Вашингтонский саммит, состоявшийся 7–10 декабря 1987 года и ознаменовавший один из самых успешных моментов карьеры Горбачева, начался совсем незаметно[1398]. В тот погожий, но холодный понедельник, когда горбачевский сине-белый лайнер Ил-62 м приземлился на посадочную полосу авиабазы Эндрюс, не звучала музыка, не отдавались военные почести: официальная приветственная церемония должна была состояться утром следующего дня в Белом доме. Ввиду жестких мер безопасности никого – даже сотрудников самой авиабазы Эндрюс – не было рядом, когда Горбачева (в темном костюме, пальто и фетровой шляпе) и его жену (в серебристой шубе до колена) встречали на пурпурной ковровой дорожке госсекретарь Шульц с женой Хеленой, а также посол Мэтлок и другие чиновники. Вместе с Горбачевыми с трапа самолета сошли Яковлев, маршал Ахромеев и бывший посол Добрынин. Единственными слушателями короткого, ничем не примечательного заявления Горбачева, в котором он выразил надежду на “конструктивный диалог и улучшение отношений”, была толпа репортеров и фотографов.

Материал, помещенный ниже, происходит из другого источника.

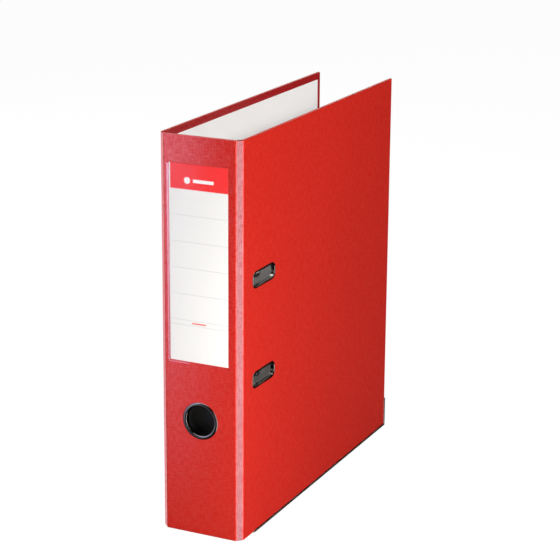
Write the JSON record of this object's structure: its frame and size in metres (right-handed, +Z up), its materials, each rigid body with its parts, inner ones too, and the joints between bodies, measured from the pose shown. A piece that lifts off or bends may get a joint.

Официальные переговоры Горбачева с Рейганом тоже не принесли ничего нового. Пожалуй, в чем-то они даже регрессировали. Первое заседание во вторник утром Рейган начал, по своему обыкновению, с темы прав человека и, вручив Горбачеву список с именами советских граждан, попросил выдать им выездные визы. Далее он еще жестче, чем раньше, обозначил свою позицию по СОИ: он желал “чуть-чуть укоротить” десятилетнюю отсрочку, на которую сам же ранее согласился, и поскорее приступить к осуществлению программы. Рейган в очередной раз пустился в свои голливудские фантазии (“если бы мы столкнулись с угрозой с чужой враждебной планеты, мы тотчас бы забыли о расхождениях во взглядах и решительно объединились”), а затем высказал личную просьбу – чтобы Горбачев “сделал ему приятное: позволил еще при жизни увидеть развертывание передовой стратегической обороны”. Горбачев держал себя в руках и даже один раз поблагодарил Рейгана за “тактичность”, с какой тот затронул “деликатную и чувствительную” тему прав человека[1399].